● Your objective
From the line that has "Give this object's" down to the final line of the listing below, transcribe every line exactly, and only those.

● Data items
*****

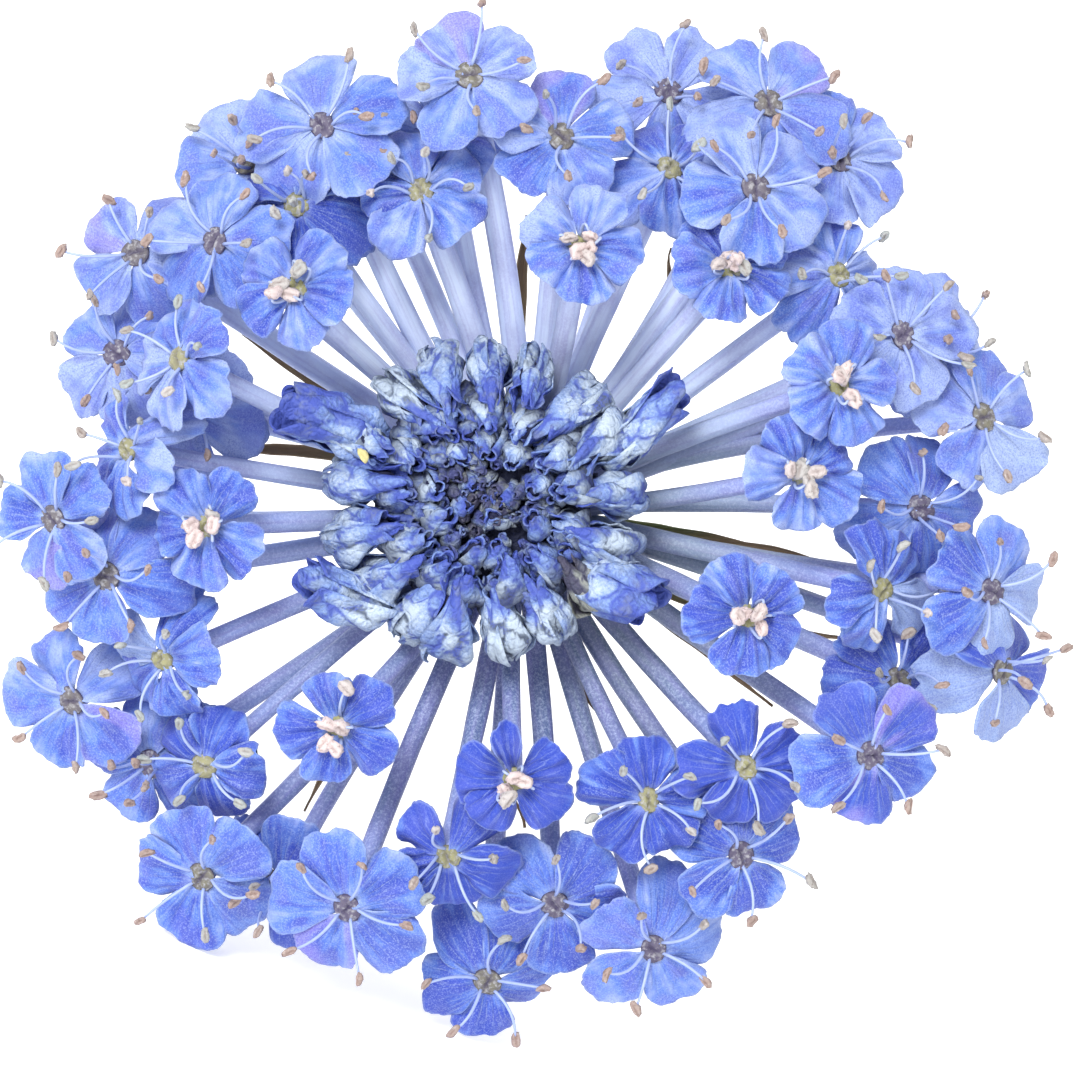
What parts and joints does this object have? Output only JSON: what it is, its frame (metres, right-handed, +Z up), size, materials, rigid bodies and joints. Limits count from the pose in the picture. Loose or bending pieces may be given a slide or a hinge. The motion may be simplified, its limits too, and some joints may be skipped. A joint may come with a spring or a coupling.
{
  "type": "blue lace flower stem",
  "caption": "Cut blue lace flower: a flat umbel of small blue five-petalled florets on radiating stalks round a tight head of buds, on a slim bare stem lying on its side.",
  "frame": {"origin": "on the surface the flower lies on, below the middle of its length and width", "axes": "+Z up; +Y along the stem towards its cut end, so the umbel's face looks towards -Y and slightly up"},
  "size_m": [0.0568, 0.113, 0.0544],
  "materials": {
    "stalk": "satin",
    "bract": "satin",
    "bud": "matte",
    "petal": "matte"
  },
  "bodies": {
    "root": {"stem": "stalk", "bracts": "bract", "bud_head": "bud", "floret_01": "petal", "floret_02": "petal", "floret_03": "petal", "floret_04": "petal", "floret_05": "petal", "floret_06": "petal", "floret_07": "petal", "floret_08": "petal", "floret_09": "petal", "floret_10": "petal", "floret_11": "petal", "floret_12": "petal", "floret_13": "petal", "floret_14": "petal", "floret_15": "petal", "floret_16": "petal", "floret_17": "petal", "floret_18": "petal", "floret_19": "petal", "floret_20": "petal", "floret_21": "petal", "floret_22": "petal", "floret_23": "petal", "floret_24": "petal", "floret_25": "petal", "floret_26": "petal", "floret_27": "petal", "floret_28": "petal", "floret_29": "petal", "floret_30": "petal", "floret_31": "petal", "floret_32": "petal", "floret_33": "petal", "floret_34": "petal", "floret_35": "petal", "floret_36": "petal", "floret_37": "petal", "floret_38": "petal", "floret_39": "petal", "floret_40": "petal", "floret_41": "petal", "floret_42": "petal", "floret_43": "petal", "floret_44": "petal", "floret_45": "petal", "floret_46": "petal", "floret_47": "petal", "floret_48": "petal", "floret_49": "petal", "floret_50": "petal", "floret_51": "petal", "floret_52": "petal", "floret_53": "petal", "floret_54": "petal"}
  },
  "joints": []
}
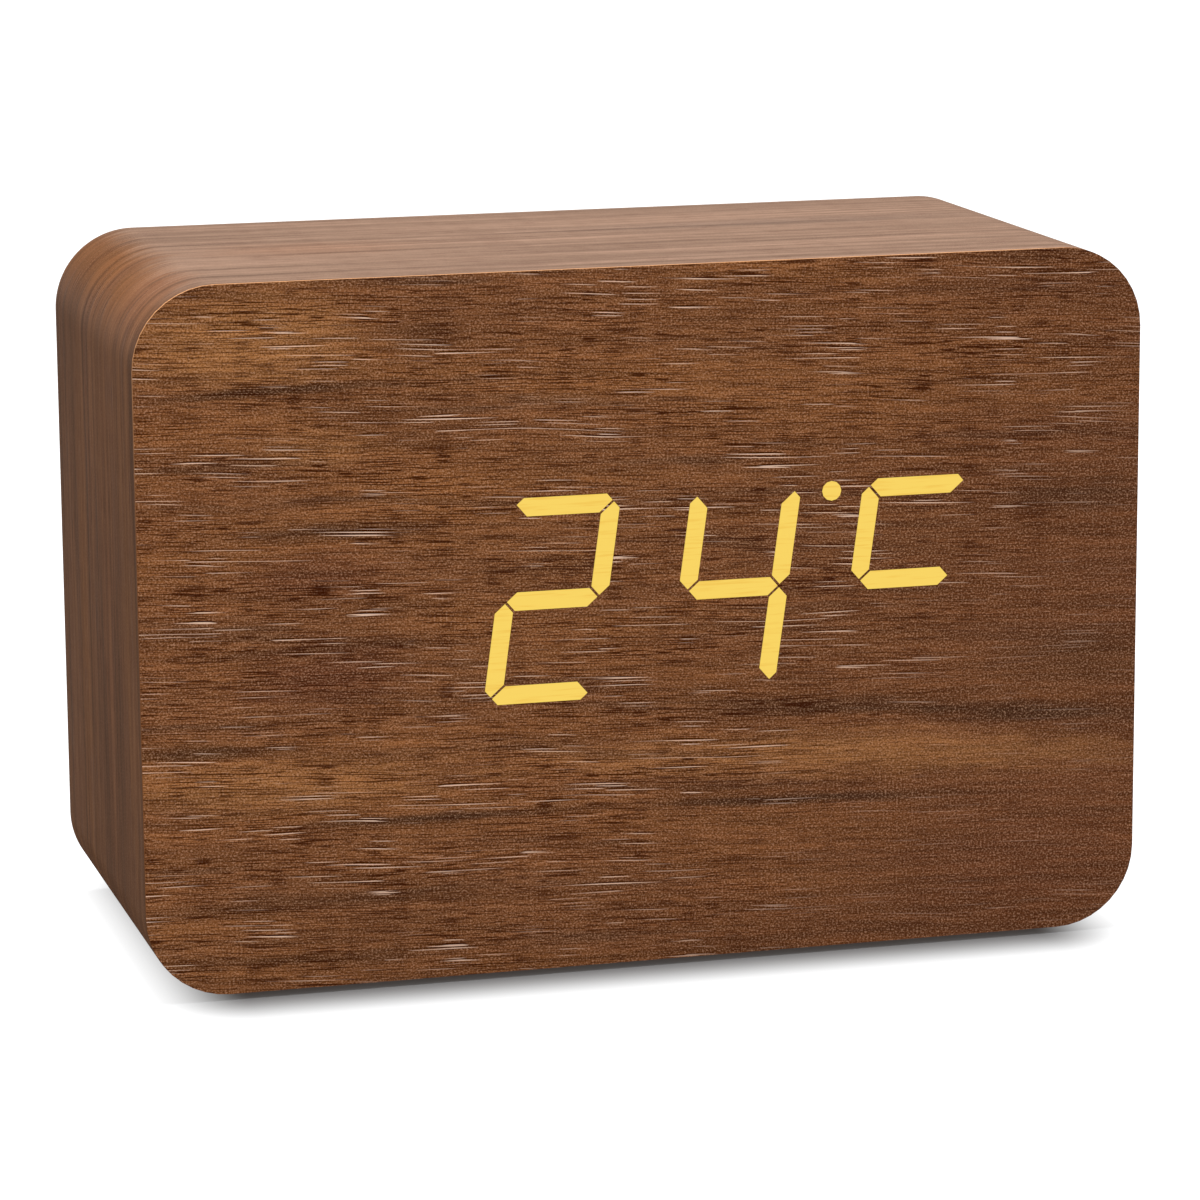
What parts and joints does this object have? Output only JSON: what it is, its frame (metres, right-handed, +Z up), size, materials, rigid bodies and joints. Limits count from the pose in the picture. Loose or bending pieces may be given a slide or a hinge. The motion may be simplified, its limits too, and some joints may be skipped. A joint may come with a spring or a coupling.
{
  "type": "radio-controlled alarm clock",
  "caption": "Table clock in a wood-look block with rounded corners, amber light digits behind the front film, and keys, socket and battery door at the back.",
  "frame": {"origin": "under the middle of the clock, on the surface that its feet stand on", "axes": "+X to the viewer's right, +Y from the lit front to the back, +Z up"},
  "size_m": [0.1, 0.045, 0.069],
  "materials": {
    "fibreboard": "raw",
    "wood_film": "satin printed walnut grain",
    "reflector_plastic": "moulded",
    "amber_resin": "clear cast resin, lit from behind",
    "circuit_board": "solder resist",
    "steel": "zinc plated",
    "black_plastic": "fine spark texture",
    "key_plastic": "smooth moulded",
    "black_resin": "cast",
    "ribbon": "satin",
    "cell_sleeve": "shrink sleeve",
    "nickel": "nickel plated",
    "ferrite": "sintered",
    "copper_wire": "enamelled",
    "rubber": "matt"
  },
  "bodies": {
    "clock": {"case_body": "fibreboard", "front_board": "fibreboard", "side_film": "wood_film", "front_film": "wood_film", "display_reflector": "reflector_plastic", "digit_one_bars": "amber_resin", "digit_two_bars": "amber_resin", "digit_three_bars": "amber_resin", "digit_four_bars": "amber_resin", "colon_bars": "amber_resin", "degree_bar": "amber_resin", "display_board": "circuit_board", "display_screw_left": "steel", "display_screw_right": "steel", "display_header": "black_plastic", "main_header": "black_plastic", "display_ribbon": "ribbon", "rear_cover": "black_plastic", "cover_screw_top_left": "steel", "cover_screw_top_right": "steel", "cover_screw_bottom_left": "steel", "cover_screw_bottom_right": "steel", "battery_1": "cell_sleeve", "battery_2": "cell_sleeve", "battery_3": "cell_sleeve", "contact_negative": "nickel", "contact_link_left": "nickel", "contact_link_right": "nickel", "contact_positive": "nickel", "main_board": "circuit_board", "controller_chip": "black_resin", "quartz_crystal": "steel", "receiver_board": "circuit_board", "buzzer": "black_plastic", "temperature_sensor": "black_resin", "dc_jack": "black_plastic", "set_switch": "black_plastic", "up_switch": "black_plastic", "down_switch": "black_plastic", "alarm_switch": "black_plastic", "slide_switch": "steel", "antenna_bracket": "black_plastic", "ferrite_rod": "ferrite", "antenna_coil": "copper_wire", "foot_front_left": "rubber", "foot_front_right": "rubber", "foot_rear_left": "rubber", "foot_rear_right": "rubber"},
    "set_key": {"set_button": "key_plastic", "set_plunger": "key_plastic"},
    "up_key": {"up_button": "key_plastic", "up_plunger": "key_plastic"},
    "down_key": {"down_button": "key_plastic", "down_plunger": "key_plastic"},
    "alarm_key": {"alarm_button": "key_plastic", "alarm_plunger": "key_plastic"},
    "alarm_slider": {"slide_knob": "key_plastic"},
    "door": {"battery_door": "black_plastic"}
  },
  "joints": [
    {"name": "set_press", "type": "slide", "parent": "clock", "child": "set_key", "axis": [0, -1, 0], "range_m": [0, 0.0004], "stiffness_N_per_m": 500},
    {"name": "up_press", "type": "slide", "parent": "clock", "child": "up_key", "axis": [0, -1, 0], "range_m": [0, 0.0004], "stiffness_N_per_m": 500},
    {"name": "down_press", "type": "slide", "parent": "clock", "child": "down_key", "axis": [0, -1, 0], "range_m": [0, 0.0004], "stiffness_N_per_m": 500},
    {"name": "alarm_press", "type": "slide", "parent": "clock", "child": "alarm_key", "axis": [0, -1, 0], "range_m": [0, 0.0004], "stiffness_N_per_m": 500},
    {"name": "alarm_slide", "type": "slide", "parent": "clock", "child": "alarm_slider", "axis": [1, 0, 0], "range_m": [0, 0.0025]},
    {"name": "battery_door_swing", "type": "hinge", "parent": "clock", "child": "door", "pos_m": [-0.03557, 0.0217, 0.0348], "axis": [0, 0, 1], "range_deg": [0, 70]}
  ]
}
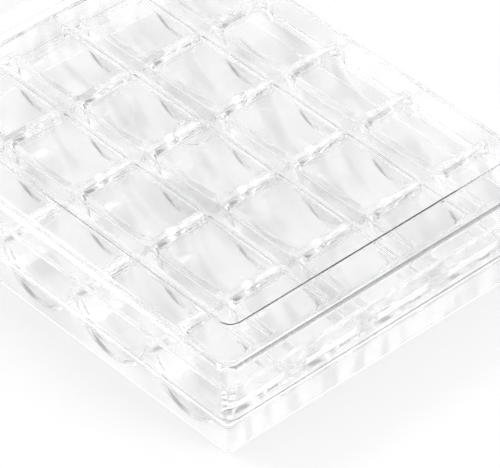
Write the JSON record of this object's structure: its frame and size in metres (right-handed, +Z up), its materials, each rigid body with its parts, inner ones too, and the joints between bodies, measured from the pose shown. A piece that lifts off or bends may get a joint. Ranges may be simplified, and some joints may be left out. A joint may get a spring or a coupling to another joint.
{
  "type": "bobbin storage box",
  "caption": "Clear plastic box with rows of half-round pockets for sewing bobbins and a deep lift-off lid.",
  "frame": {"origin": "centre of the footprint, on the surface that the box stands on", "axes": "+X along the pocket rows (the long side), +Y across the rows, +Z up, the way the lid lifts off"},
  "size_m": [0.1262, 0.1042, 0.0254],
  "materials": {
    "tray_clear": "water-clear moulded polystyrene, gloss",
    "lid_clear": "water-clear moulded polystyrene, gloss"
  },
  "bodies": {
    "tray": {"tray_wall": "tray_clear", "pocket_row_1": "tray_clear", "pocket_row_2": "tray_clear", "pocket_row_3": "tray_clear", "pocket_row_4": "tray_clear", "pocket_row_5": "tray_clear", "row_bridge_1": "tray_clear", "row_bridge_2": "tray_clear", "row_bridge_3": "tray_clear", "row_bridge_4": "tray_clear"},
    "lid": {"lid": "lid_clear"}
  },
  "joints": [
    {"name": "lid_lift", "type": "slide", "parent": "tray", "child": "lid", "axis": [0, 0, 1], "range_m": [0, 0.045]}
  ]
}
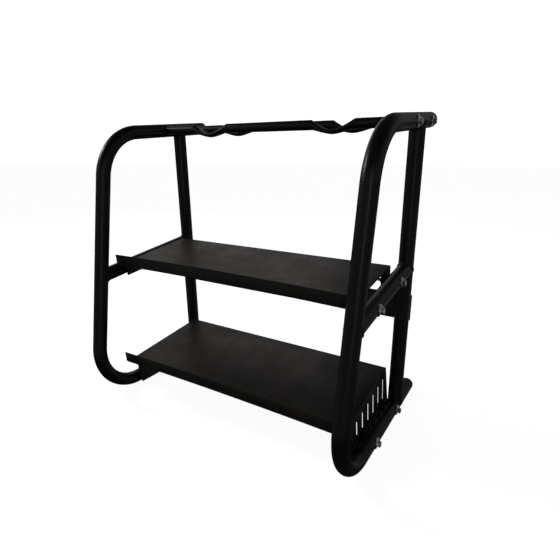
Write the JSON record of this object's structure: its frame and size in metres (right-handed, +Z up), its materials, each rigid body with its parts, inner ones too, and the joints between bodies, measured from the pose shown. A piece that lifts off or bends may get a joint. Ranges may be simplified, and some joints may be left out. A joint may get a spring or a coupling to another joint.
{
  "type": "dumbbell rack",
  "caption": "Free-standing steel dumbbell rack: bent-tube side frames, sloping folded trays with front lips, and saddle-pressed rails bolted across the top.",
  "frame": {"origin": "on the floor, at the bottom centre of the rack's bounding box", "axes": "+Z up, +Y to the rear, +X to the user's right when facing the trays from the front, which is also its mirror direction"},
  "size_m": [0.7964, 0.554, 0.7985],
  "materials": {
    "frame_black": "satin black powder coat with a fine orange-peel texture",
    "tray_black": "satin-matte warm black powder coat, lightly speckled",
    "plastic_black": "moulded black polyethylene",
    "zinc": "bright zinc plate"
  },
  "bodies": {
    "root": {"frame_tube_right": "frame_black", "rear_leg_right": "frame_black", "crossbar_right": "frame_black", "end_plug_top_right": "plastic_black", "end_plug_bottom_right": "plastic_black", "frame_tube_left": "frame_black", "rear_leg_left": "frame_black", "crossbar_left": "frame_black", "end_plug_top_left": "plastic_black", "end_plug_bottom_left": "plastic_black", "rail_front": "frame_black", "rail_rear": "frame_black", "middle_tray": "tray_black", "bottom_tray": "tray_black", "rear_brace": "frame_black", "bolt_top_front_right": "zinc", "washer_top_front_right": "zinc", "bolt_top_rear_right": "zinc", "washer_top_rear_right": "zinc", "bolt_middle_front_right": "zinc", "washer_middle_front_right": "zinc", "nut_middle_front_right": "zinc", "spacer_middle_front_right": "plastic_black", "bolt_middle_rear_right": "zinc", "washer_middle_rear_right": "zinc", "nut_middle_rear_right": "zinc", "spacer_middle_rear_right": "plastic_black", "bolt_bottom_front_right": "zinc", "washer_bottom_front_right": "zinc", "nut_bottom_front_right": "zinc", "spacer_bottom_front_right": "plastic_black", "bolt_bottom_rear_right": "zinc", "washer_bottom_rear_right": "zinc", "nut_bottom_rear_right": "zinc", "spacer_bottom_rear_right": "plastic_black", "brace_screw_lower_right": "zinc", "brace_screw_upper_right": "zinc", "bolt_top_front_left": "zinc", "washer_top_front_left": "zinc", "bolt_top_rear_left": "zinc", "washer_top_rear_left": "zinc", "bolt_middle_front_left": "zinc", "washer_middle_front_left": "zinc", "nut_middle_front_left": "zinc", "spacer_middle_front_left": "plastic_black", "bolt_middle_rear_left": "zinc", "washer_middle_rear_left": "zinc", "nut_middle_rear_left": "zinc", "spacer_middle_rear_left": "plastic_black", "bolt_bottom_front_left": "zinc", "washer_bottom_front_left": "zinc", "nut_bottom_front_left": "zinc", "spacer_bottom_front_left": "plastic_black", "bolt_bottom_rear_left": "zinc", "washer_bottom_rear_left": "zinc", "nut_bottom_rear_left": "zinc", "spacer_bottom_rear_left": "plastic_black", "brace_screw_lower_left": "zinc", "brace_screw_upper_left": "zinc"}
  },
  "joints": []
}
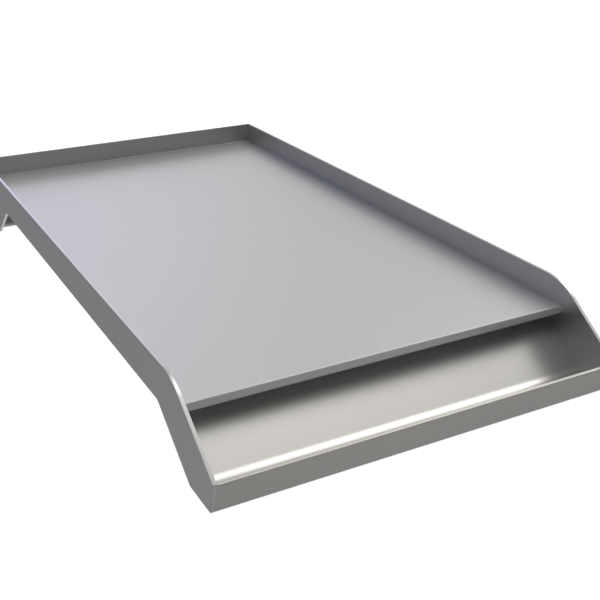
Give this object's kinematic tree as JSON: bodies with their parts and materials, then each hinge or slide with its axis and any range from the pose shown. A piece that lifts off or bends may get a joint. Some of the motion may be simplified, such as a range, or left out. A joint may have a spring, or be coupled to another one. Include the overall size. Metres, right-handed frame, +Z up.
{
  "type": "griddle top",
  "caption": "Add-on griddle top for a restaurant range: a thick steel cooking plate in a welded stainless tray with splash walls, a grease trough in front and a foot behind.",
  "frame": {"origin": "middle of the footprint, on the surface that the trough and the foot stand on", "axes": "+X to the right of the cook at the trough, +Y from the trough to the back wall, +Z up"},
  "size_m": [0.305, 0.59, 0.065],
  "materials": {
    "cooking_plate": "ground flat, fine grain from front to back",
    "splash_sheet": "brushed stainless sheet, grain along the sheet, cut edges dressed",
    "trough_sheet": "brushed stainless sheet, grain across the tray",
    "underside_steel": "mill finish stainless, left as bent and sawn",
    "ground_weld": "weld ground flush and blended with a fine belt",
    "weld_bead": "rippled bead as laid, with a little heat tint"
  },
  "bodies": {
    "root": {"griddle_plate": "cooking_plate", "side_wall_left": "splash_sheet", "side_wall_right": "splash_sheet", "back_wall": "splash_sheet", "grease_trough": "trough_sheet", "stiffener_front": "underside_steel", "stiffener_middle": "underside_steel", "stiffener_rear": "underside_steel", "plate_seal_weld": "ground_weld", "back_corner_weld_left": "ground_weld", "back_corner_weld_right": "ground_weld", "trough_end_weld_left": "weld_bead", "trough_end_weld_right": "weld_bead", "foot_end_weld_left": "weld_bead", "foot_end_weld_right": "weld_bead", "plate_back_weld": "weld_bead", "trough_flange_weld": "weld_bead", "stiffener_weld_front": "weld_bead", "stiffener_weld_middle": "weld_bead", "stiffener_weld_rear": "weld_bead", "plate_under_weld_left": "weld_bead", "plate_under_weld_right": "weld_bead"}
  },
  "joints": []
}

*****

● Problem solution
Give this object's kinematic tree as JSON: bodies with their parts and materials, then each hinge or slide with its axis and any range from the pose shown. A piece that lifts off or bends may get a joint. Some of the motion may be simplified, such as a range, or left out. A joint may have a spring, or be coupled to another one. Include the overall size. Metres, right-handed frame, +Z up.
{
  "type": "griddle top",
  "caption": "Add-on griddle top for a restaurant range: a thick steel cooking plate in a welded stainless tray with splash walls, a grease trough in front and a foot behind.",
  "frame": {"origin": "middle of the footprint, on the surface that the trough and the foot stand on", "axes": "+X to the right of the cook at the trough, +Y from the trough to the back wall, +Z up"},
  "size_m": [0.305, 0.59, 0.065],
  "materials": {
    "cooking_plate": "ground flat, fine grain from front to back",
    "splash_sheet": "brushed stainless sheet, grain along the sheet, cut edges dressed",
    "trough_sheet": "brushed stainless sheet, grain across the tray",
    "underside_steel": "mill finish stainless, left as bent and sawn",
    "ground_weld": "weld ground flush and blended with a fine belt",
    "weld_bead": "rippled bead as laid, with a little heat tint"
  },
  "bodies": {
    "root": {"griddle_plate": "cooking_plate", "side_wall_left": "splash_sheet", "side_wall_right": "splash_sheet", "back_wall": "splash_sheet", "grease_trough": "trough_sheet", "stiffener_front": "underside_steel", "stiffener_middle": "underside_steel", "stiffener_rear": "underside_steel", "plate_seal_weld": "ground_weld", "back_corner_weld_left": "ground_weld", "back_corner_weld_right": "ground_weld", "trough_end_weld_left": "weld_bead", "trough_end_weld_right": "weld_bead", "foot_end_weld_left": "weld_bead", "foot_end_weld_right": "weld_bead", "plate_back_weld": "weld_bead", "trough_flange_weld": "weld_bead", "stiffener_weld_front": "weld_bead", "stiffener_weld_middle": "weld_bead", "stiffener_weld_rear": "weld_bead", "plate_under_weld_left": "weld_bead", "plate_under_weld_right": "weld_bead"}
  },
  "joints": []
}